To counter this, platforms often diversify, creating markets around global events, sports outcomes, or financial events. 

Some platforms like PredictIt and Kalshi also seek regulatory approval to operate year-round in the US, aiming to stay relevant beyond election cycles. 

However, Polymarket’s crypto-based, offshore structure faces unique challenges, including regulatory scrutiny and questions about legitimacy, especially given the high levels of wash trading uncovered in its 2024 presidential market.

The high-profile nature of election betting also brings these platforms under closer regulatory and media scrutiny. 

The US Commodity Futures Trading Commission (CFTC), for example, has banned or restricted political betting markets due to concerns that they could be manipulated or impact public trust in democratic processes. 

After the election, platforms will likely face even greater pressure to address issues like wash trading and high-volume traders, potentially reshaping how they operate in the future.

Some platforms will continue to evolve and offer additional services.

As long as there is demand for betting platforms, there will be no shortage of innovation. This evolution could be amplified by the growing demand of cryptocurrency and discussions around their use case.

Final thoughts

Election betting markets have become a fascinating, if flawed, tool in this years’ election narrative. 

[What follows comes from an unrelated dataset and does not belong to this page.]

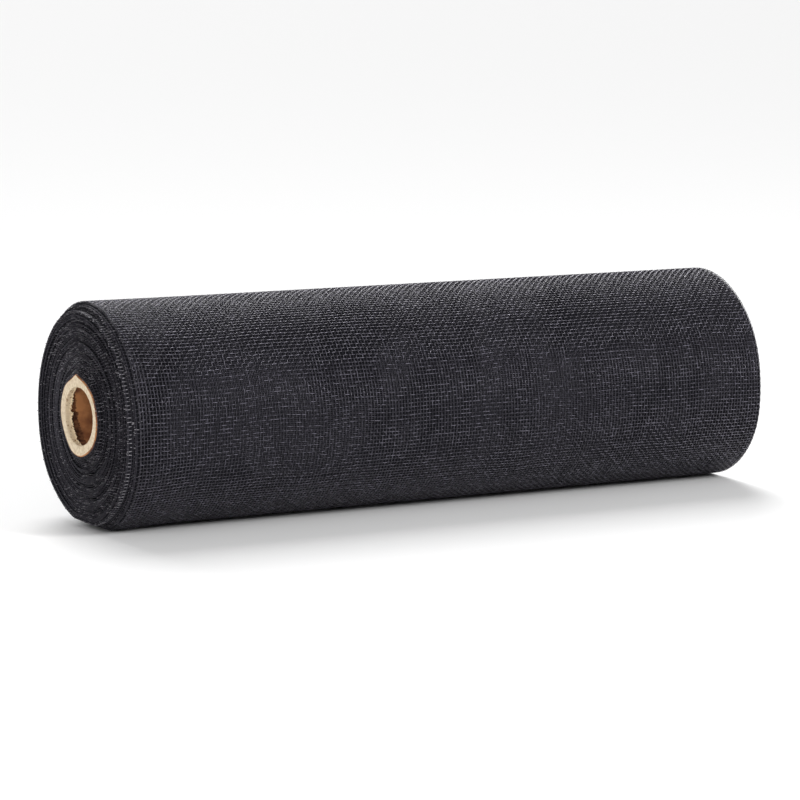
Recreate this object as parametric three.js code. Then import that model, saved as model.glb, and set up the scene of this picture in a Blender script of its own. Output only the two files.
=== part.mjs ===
// A roll of charcoal fibreglass insect screen, wound on a cardboard tube and lying on its side.
// Millimetres, +Z up. The origin is on the surface the roll lies on, under the middle of the roll.
// The roll's axis runs along X. The end at -X is the one whose wraps stand out round the tube.

import * as THREE from 'three';

// Wound cloth
const clothWidth = 300; // cut width, which every wrap keeps
const leftRadius = 47.0; // outside of the roll at -X
const rightRadius = 46.4; // outside of the roll at +X, where it is wound a little tighter
const flatHalfAngle = 7; // degrees each side of straight down that lie flat on the surface
const endFlare = 0.66; // how far the last wraps flare out at the -X end
const flareBelow = 0.7; // share of the flare that is added below and taken off above
const flareLength = 22; // length over which the flare dies away
const wrapSag = 1.1; // how far the middle wraps hang below a true centre
const slackBulge = 1.4; // how far the wraps inside the last group have slid out at the lower front
const slackAngle = 222; // degrees from +Y towards +Z at which they have slid furthest
const outerGroupStart = 0.885; // share of the wall where the last, shifted group of wraps begins
const outerGroupSkew = 1.6; // how far the last group leans out of square with the axis
const outerGroupWave = 0.5; // how far its edge is drawn in at the sides and pushed out above and below
const angleSteps = 72; // faces round the roll
const lengthShares = [0.04, 0.09, 0.3, 0.6]; // where the outside has rings of points along its width

// Sideways place of the wraps, from the tube (share 0) to the outside (share 1). The cloth keeps its
// width, so a wrap that stands out at one end lies as far back at the other.
const wrapDrift = [
  { share: 0.0, shift: -4.0 },
  { share: 0.03, shift: -3.9 },
  { share: 0.09, shift: -1.9 },
  { share: 0.13, shift: -1.4 },
  { share: 0.18, shift: -2.2 },
  { share: 0.25, shift: -1.3 },
  { share: 0.34, shift: -2.5 },
  { share: 0.39, shift: -1.6 },
  { share: 0.5, shift: -2.6 },
  { share: 0.58, shift: -1.6 },
  { share: 0.68, shift: -2.9 },
  { share: 0.74, shift: -1.7 },
  { share: 0.83, shift: -2.9 },
  { share: outerGroupStart, shift: -2.9 },
  { share: 0.897, shift: 0.4 },
  { share: 0.955, shift: 0.6 },
  { share: 0.964, shift: 1.9 },
  { share: 1.0, shift: 2.1 },
];

// How far the roll's outside swells or sinks from round, by angle in degrees from +Y towards +Z.
const roundness = [
  { angle: 0, swell: -0.3 },
  { angle: 60, swell: 0.15 },
  { angle: 120, swell: -0.1 },
  { angle: 152, swell: 0.3 },
  { angle: 180, swell: -0.2 },
  { angle: 207, swell: 0.45 },
  { angle: 233, swell: 0 },
  { angle: 258, swell: 0 },
  { angle: 282, swell: -0.5 },
  { angle: 303, swell: -0.4 },
  { angle: 328, swell: 0.7 },
];

// Cardboard tube
const tubeLength = 303;
const boreHalfWidth = 13.6; // across, along Y
const boreHalfHeight = 11.9; // pressed a little flat, along Z
const tubeClearance = 0.3; // between the tube and the first wrap

// Outside of the tube by angle in degrees from +Y towards +Z. It was once creased at top and bottom.
const tubeOutline = [
  { angle: 0, radius: 17.9 },
  { angle: 40, radius: 17.5 },
  { angle: 62, radius: 16.5 },
  { angle: 74, radius: 16.8 },
  { angle: 82, radius: 17.4 },
  { angle: 89, radius: 16.4 },
  { angle: 104, radius: 15.7 },
  { angle: 125, radius: 15.9 },
  { angle: 152, radius: 16.9 },
  { angle: 187, radius: 17.5 },
  { angle: 216, radius: 17.3 },
  { angle: 242, radius: 16.4 },
  { angle: 270, radius: 16.7 },
  { angle: 296, radius: 17.1 },
  { angle: 318, radius: 16.7 },
  { angle: 338, radius: 17.1 },
];

const turn = 2 * Math.PI;
const straightDown = -Math.PI / 2;
const flatCosine = Math.cos(THREE.MathUtils.degToRad(flatHalfAngle));

// The tube's left end stands as far from the middle as the outermost wrap's furthest edge at the right.
const lastRow = wrapDrift[wrapDrift.length - 1];
const reach = clothWidth / 2 + lastRow.shift + outerGroupSkew + outerGroupWave;

// The roll tapers, so its own axis leans very slightly. The flare is only in the last wraps.
const taperRadius = (x) => THREE.MathUtils.mapLinear(x, -reach, reach, leftRadius, rightRadius);
const axisHeight = (x) => taperRadius(x) * flatCosine;
const flareAt = (x, angle) =>
  endFlare * Math.exp(-(((x + clothWidth / 2) / flareLength) ** 2)) * (1 - flareBelow * Math.sin(angle));

// Value of a table's column at an angle, as a smooth closed curve through its rows.
function roundTable(table, column, angle) {
  const degrees = THREE.MathUtils.euclideanModulo(THREE.MathUtils.radToDeg(angle), 360);
  const row = (i) => {
    const lap = Math.floor(i / table.length);
    const entry = table[i - lap * table.length];
    return { at: entry.angle + 360 * lap, value: entry[column] };
  };
  let i = table.length - 1;
  while (table[i].angle > degrees) i -= 1;
  const [before, start, end, after] = [row(i - 1), row(i), row(i + 1), row(i + 2)];
  const span = end.at - start.at;
  const t = (degrees - start.at) / span;
  const startSlope = ((end.value - before.value) / (end.at - before.at)) * span;
  const endSlope = ((after.value - start.value) / (after.at - start.at)) * span;
  return (
    (2 * t ** 3 - 3 * t ** 2 + 1) * start.value +
    (t ** 3 - 2 * t ** 2 + t) * startSlope +
    (3 * t ** 2 - 2 * t ** 3) * end.value +
    (t ** 3 - t ** 2) * endSlope
  );
}

const tubeRadius = (angle) => roundTable(tubeOutline, 'radius', angle);

// Radius of the roll's outside: round, but for the flat it lies on.
function outsideRadius(x, angle) {
  const round = taperRadius(x) + flareAt(x, angle) + roundTable(roundness, 'swell', angle);
  const downward = Math.cos(angle - straightDown);
  return downward > 0 ? Math.min(round, axisHeight(x) / downward) : round;
}

// How far a wrap has slid out at the lower front: most for the wrap just inside the last group.
function slackAt(share, angle) {
  const reached = Math.min((share / outerGroupStart) ** 5, (1 - share) / (1 - outerGroupStart));
  const facing = Math.max(0, Math.cos(angle - THREE.MathUtils.degToRad(slackAngle)));
  return slackBulge * reached * facing ** 4;
}

// Radius of a wrap at its share of the wall. The middle wraps hang loose below and lie tight above.
function wrapRadius(x, share, angle) {
  const first = tubeRadius(angle) + tubeClearance;
  const round = THREE.MathUtils.lerp(first, outsideRadius(x, angle), share);
  return round - wrapSag * Math.sin(Math.PI * share) * Math.sin(angle) + slackAt(share, angle);
}

// Edge of a wrap: side is -1 at its left edge and +1 at its right edge.
function edgePlace(side, row, angle) {
  const lean = outerGroupSkew * Math.sin(angle) + outerGroupWave * Math.cos(2 * angle);
  return (side * clothWidth) / 2 + row.shift - (row.share > outerGroupStart ? lean : 0);
}

// Point on a wrap, from its place along the axis, its share of the wall and its angle.
function wrapPoint(x, share, angle) {
  const radius = wrapRadius(x, share, angle);
  return [x, radius * Math.cos(angle), axisHeight(x) + radius * Math.sin(angle)];
}

// Closed skin over rings of points. Every ring has the same count, and the last one joins the first.
function ringSkin(rings) {
  const count = rings[0].length;
  const indices = [];
  rings.forEach((ring, i) => {
    const next = (i + 1) % rings.length;
    for (let j = 0; j < count; j += 1) {
      const k = (j + 1) % count;
      const corner = [i * count + j, i * count + k, next * count + k, next * count + j];
      indices.push(corner[0], corner[1], corner[2], corner[0], corner[2], corner[3]);
    }
  });
  const geometry = new THREE.BufferGeometry();
  geometry.setAttribute('position', new THREE.Float32BufferAttribute(rings.flat(2), 3));
  geometry.setIndex(indices);
  geometry.computeVertexNormals();
  return geometry;
}

const ringAngles = (steps) => Array.from({ length: steps }, (_, j) => straightDown + (j * turn) / steps);

// The wound cloth: up the left end, along the outside, down the right end and back through the middle.
function woundCloth() {
  const angles = ringAngles(angleSteps);
  const end = (side) =>
    wrapDrift.map((row) => angles.map((angle) => wrapPoint(edgePlace(side, row, angle), row.share, angle)));
  const outside = lengthShares.map((along) =>
    angles.map((angle) => {
      const left = edgePlace(-1, lastRow, angle);
      return wrapPoint(left + along * clothWidth, lastRow.share, angle);
    }),
  );
  return ringSkin([...end(-1), ...outside, ...end(1).reverse()]);
}

// The cardboard tube, cut square, with its creased outside and its bore.
function cardboardTube() {
  const angles = ringAngles(angleSteps);
  const ends = [-reach, tubeLength - reach];
  const point = (x, radius, angle) => [x, radius * Math.cos(angle), axisHeight(x) + radius * Math.sin(angle)];
  const ring = (x, radius) => angles.map((angle) => point(x, radius(angle), angle));
  const boreRadius = (angle) =>
    1 / Math.hypot(Math.cos(angle) / boreHalfWidth, Math.sin(angle) / boreHalfHeight);
  return ringSkin([
    ring(ends[0], boreRadius),
    ring(ends[0], tubeRadius),
    ring(ends[1], tubeRadius),
    ring(ends[1], boreRadius),
  ]);
}

const screenCloth = new THREE.MeshStandardMaterial({ color: 0x2c2d31, roughness: 0.72, metalness: 0 });
const cardboard = new THREE.MeshStandardMaterial({ color: 0xd8c3a0, roughness: 0.9, metalness: 0 });

const screenRoll = new THREE.Mesh(woundCloth(), screenCloth);
screenRoll.name = 'screen_roll';

const coreTube = new THREE.Mesh(cardboardTube(), cardboard);
coreTube.name = 'core_tube';

const group = new THREE.Group();
group.add(screenRoll, coreTube);

export default group;
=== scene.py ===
# %% [markdown]
# # A roll of insect screen
#
# The object is one long strip of open mesh, woven from glass yarn in a black vinyl coat and wound round
# a cardboard tube. At arm's length it reads as a dark, slightly see-through cylinder, and all of its
# character is in two places: the fine grid on the outside, which shimmers where one layer of mesh lies
# over the next, and the end, where some seventy edges lie side by side and none is quite level.
#
# The solids come first, as a fixed frame. Everything below is built in the same place and at the same
# size, so nothing has to be fitted afterwards.

import bpy
import numpy as np
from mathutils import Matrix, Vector


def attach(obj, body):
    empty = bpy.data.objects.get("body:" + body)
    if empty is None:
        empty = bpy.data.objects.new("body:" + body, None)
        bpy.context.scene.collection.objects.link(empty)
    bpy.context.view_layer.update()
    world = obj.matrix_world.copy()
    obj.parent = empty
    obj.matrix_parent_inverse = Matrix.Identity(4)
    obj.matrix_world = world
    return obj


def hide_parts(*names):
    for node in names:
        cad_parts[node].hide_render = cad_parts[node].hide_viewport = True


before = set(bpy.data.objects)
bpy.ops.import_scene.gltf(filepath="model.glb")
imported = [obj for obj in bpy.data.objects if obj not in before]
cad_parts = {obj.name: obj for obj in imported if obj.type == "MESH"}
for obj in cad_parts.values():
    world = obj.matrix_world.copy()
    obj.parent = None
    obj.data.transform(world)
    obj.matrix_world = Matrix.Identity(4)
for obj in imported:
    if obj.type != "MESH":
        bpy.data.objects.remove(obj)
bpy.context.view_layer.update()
print("solids:", sorted(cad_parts))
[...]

They offer a sense of who bettors think will win and, at times, can capture shifts in public opinion more quickly than polls.

But they are far from a perfect predictor.

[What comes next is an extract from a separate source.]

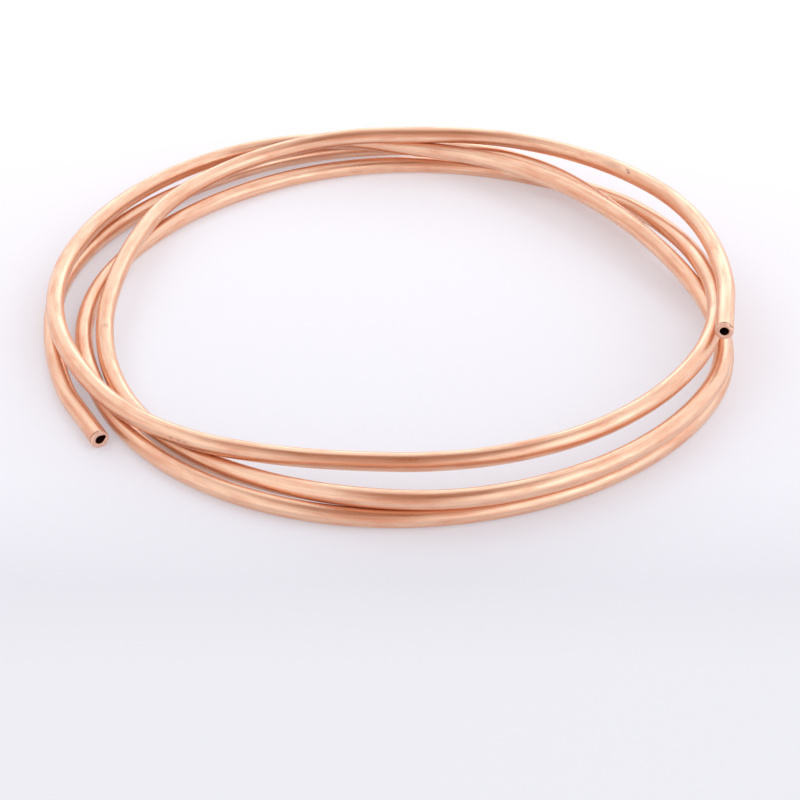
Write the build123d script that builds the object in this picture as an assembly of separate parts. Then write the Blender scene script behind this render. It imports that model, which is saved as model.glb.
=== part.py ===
from build123d import *
import math
import os

# A loose hand-wound coil of bare copper tube, about three and two thirds turns, lying on the floor.
# Millimetres, +Z up, the floor at Z = 0 and the origin under the middle of the coil.

# driving dimensions
TUBE_OD = 5.0
WALL = 0.5
COIL_RADIUS = 90.0
MOUTH_DIAMETER = 2.5
LIP_DEPTH = 0.9
CUT_BEVEL = 0.3
END_STRAIGHT = 12.0
BEND_STEP = 15.0
STRAIGHT_SHARE = 0.04

TUBE_RADIUS = TUBE_OD / 2
BORE_RADIUS = TUBE_RADIUS - WALL
MOUTH_RADIUS = MOUTH_DIAMETER / 2
RIM_TOLERANCE = 0.05

# The lie of the tube, lap by lap from the upper end to the lower one. Each entry is the angle round
# the coil in degrees, the offset from the coil radius and the height above the floor turn, the
# last two in tube diameters, so that a strand on top of another is one whole diameter higher.
UPPER_LAP = [
    (-21, 1.05, 3.15), (-10, 0.6, 3.15), (4, 0.4, 3.0), (20, 0.45, 2.7), (36, 0.1, 2.45),
    (52, -0.45, 2.3), (68, -1.15, 2.25), (86, -1.95, 2.15), (104, -1.15, 1.65), (124, -1.0, 1.05),
    (144, -1.5, 1.05), (166, -2.45, 1.05), (184, -2.15, 0.75), (204, -1.7, 0.1), (224, -1.35, 0.0),
    (244, -1.15, 0.15), (256, -0.7, 0.6), (265, -0.05, 0.97), (275, 0.4, 1.07), (300, 0.8, 1.05),
    (322, 1.15, 1.05), (338, 1.25, 1.05),
]
SECOND_LAP = [
    (346, 0.9, 1.05), (360, -0.6, 1.1), (380, -2.1, 1.4), (404, -2.85, 1.6), (426, -2.35, 1.35),
    (444, -1.85, 1.15), (458, -0.65, 1.1), (470, 0.15, 1.07), (482, 0.9, 0.8), (496, 0.95, 0.8),
    (514, 0.8, 1.1), (542, 0.8, 1.1), (560, 0.15, 1.1), (586, -0.6, 1.1), (602, -1.85, 1.1),
    (624, -2.7, 1.15), (648, -2.0, 1.35), (672, -0.8, 1.7), (694, 0.1, 2.05),
]
THIRD_LAP = [
    (710, 0.3, 2.1), (727, -0.25, 1.85), (742, -0.25, 1.05), (762, -0.15, 0.25), (778, -0.95, 0.0),
    (808, -1.9, 0.0), (844, -2.4, 0.0), (872, -1.95, 0.0), (900, -0.95, 0.0), (922, -0.7, 0.0),
    (948, 0.0, 0.0), (974, 0.3, 0.0), (1006, 0.45, 0.0), (1034, 0.9, 0.0), (1054, 1.22, 0.0),
]
LOWER_LAP = [
    (1067, 1.08, 0.0), (1080, 0.2, 0.0), (1094, -0.8, 0.15), (1108, -1.55, 0.65), (1121, -1.75, 1.0),
    (1136, -1.3, 1.1), (1152, -1.0, 1.0), (1168, 0.0, 0.1), (1186, 0.1, 0.0), (1212, -0.1, 0.0),
    (1234, 0.65, 0.0), (1254, 1.05, 0.0), (1274, 0.8, 0.0), (1299, 1.25, 0.0),
]
LAY = UPPER_LAP + SECOND_LAP + THIRD_LAP + LOWER_LAP


def slope(index, column):
    before = LAY[max(index - 1, 0)]
    after = LAY[min(index + 1, len(LAY) - 1)]
    return (after[column] - before[column]) / (after[0] - before[0])


def lay_at(angle, column):
    # smooth cubic between the two entries either side of the angle
    index = 0
    while index < len(LAY) - 2 and LAY[index + 1][0] < angle:
        index += 1
    start = LAY[index]
    finish = LAY[index + 1]
    span = finish[0] - start[0]
    t = (angle - start[0]) / span
    rise = finish[column] - start[column]
    leave = slope(index, column) * span
    arrive = slope(index + 1, column) * span
    curve = (leave + arrive - 2 * rise) * t + 3 * rise - 2 * leave - arrive
    return start[column] + t * (leave + t * curve)


def lay_point(angle, spread):
    radius = (COIL_RADIUS + TUBE_OD * lay_at(angle, 1)) * spread
    height = TUBE_OD * max(lay_at(angle, 2), 0) + TUBE_RADIUS
    turn = math.radians(angle)
    return Vector(radius * math.cos(turn), radius * math.sin(turn), height)


def corner_points():
    # corners of the polygon whose sides touch the lay, with a longer side at each cut end
    lead = math.degrees(END_STRAIGHT / COIL_RADIUS)
    first = LAY[0][0]
    last = LAY[-1][0]
    count = round((last - first - 2 * lead) / BEND_STEP)
    step = (last - first - 2 * lead) / count
    spread = 1 / math.cos(math.radians(step / 2))
    corners = [lay_point(first + lead + (i + 0.5) * step, spread) for i in range(count)]
    return [lay_point(first, 1)] + corners + [lay_point(last, 1)]


def corner_radii(points):
    # the largest bend each corner has room for, less a short straight between one bend and the next
    radii = []
    last = len(points) - 2
    for i in range(1, last + 1):
        inward = points[i] - points[i - 1]
        outward = points[i + 1] - points[i]
        before = inward.length - END_STRAIGHT if i == 1 else inward.length / 2
        after = outward.length - END_STRAIGHT if i == last else outward.length / 2
        bend = math.radians(inward.get_angle(outward))
        radii.append(min(before, after) * (1 - STRAIGHT_SHARE) / math.tan(bend / 2))
    return radii


def tube_path():
    points = corner_points()
    radii = corner_radii(points)
    print("bend radii mm", round(min(radii), 1), "to", round(max(radii), 1))
    return FilletPolyline(*points, radius=radii)


def swept(path, radius):
    start = Plane(origin=path @ 0, z_dir=path % 0)
    return sweep(start * Circle(radius), path=path)


def rolled_lip(end):
    # the ring of wall that the tube cutter's wheel rolls inward; the end plane's Z leaves the tube
    root = (BORE_RADIUS + TUBE_RADIUS) / 2
    ring = Cylinder(root, LIP_DEPTH, align=(Align.CENTER, Align.CENTER, Align.MAX))
    funnel = Cone(BORE_RADIUS, MOUTH_RADIUS, LIP_DEPTH, align=(Align.CENTER, Align.CENTER, Align.MAX))
    return end * (ring - funnel)


def bevel_cut_end(body, end):
    rim = body.edges().filter_by(GeomType.CIRCLE).filter_by(lambda e: abs(e.radius - TUBE_RADIUS) < RIM_TOLERANCE)
    rim = rim.sort_by_distance(end.origin)[0]
    return chamfer(rim, CUT_BEVEL)


def copper_tube():
    path = tube_path()
    body = swept(path, TUBE_RADIUS) - swept(path, BORE_RADIUS)
    ring = math.pi * (TUBE_RADIUS ** 2 - BORE_RADIUS ** 2)
    print("length mm", round(path.length, 1))
    print("volume", round(body.volume), "section times length", round(ring * path.length))
    ends = [Plane(origin=path @ 0, z_dir=-(path % 0)), Plane(origin=path @ 1, z_dir=path % 1)]
    for end in ends:
        body = bevel_cut_end(body + rolled_lip(end), end)
    box = body.bounding_box()
    shift = Vector(-box.center().X, -box.center().Y, -box.min.Z)
    for end in ends:
        print("end at", end.origin + shift, "leaving along", end.z_dir)
    return Pos(shift) * body


os.makedirs("parts", exist_ok=True)
tube = copper_tube()
print("solids", len(tube.solids()), "size", tube.bounding_box())
export_step(tube, "parts/copper_tube.step")
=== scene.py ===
import math

import bpy
from bpy.props import FloatProperty, FloatVectorProperty, PointerProperty
from mathutils import Matrix, Vector


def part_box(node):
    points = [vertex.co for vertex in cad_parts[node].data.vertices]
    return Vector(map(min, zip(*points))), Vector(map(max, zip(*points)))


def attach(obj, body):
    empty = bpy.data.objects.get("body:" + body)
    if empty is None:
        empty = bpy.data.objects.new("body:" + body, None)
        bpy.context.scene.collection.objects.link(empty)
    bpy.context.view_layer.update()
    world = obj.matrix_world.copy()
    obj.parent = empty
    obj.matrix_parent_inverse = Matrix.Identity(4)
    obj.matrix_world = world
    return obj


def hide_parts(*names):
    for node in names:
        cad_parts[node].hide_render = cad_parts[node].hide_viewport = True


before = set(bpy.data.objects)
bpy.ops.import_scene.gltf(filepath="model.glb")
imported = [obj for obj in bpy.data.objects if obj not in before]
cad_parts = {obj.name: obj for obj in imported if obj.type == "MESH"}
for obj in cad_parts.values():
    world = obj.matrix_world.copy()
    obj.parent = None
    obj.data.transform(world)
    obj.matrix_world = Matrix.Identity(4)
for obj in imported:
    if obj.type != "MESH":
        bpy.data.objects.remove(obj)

bl_info = {
    "name": "Copper Tube Coil",
    "version": (1, 0, 0),
    "blender": (4, 5, 0),
    "location": "3D View > Sidebar > Copper Coil",
    "description": "A loose hand-wound coil of bare copper tube on a pale studio floor",
    "category": "Object",
}

MM = 0.001
NODE = "copper_tube"
BOX_LOW, BOX_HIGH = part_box(NODE)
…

The influence of wealthy backers and evidence of market manipulation show that betting odds are not as clear-cut as they might appear.

A few deep pockets can shape the numbers in ways that aren’t always visible to the casual observer, turning these odds into more of a suggestion than a reliable forecast.

While the odds may hint at trends, the final outcome rests with voters, not bettors.

And as Election Day approaches, it’s worth keeping in mind that the only “odds” that truly matter are those tallied at the ballot box.